When soundboard issues forced Maine State Music Theatre to cancel both preview performances of “Beauty and the Beast,” some wondered if the production – like the musical’s beloved Disney characters – might be cursed. When Mother Nature unleashed a violent rainstorm Thursday, it seemed almost certain. Despite everything, the production opened Thursday night, dispelling the curse with a fairytale performance that was all-out enchanting.

Magic was in the air from the moment the curtain opened to reveal a red rose elegantly twirling like a dancer as the orchestra, under the direction of Brian Cimmet, performed the well-known prologue.

It was a teaser for the spellbinding score and production in store for the audience, including a performance of “Be Our Guest” that was not only vocally beautiful, but also visually stunning. Choreographed by co-director Marc Robin and artistic director Curt Dale Clark, the high-energy dance number featured acrobatic flatware, a high-flying carpet (Michael Olaribigbe) and a captivating tap-dance number.

Under the co-direction of Robin and Clark, Maine State Music Theatre vividly brings Disney’s timeless classic to Brunswick. The production closely follows the 1991 animated film and 2017 live action film starring Dan Stevens and Emma Watson.

It’s the story of a handsome prince (Darick Pead) and a beautiful girl named Belle (Lexi Rabadi), who dreams of adventures beyond her provincial town. Cursed by an enchantress (Jessie Lawyer) to live as a horrific beast, the Prince – with the help of his enchanted household – must learn to love and in turn find someone who can love him despite his appearance. Only then can he break the curse and find his happily ever after.

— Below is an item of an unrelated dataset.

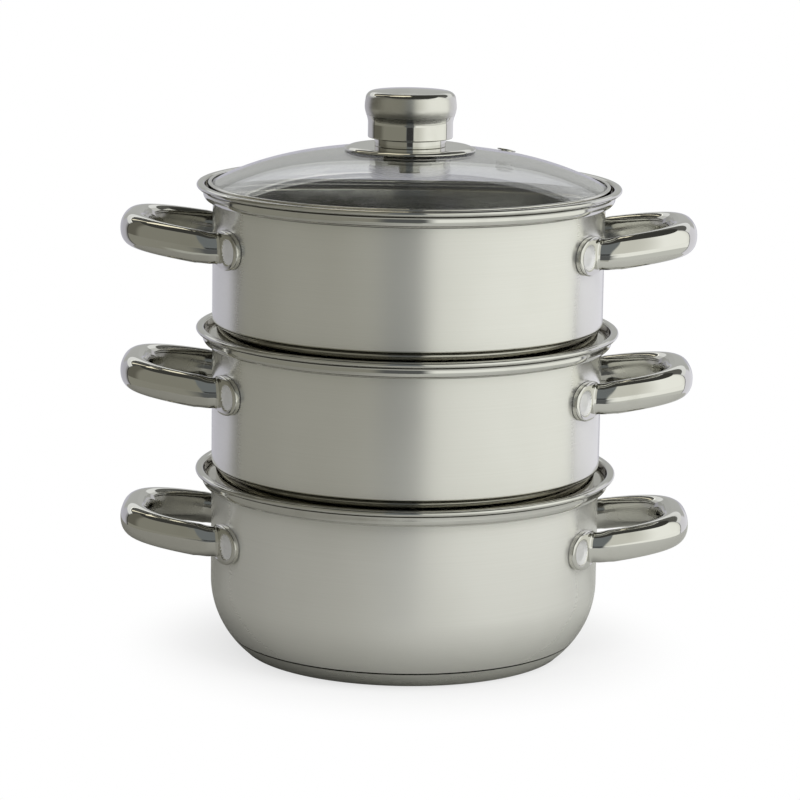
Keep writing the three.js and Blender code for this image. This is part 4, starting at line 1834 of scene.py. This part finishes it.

Costume designer Ryan Moller and wig designer Gerald James Kelly have transformed Pead into the beast with a lion-like mane, twisted horns, prominent bottom canine teeth and a wide-bridged nose that hides his handsome features. The costuming nicely contrasts with Belle’s girl-next-door look, complete with long brown hair, tied back with a ribbon. And their ballroom attire at the end is awe-inspiring.

Pead brings out the humor of his character, revealing the petulant and insecure young man beneath the beastly exterior and terrifying growls. He humanizes the Beast, delivering a particularly moving rendition of “If I Can’t Love Her” that is reminiscent of Javert’s heartbreaking demise in “Les Miserables.”

Rabadi is a breath of fresh air as Belle, capturing both her willful spirit and pure heart. Her gorgeous vocals truly live up to her character’s name, soaring high and free like a songbird on such memorable songs as “Belle” and “Home.”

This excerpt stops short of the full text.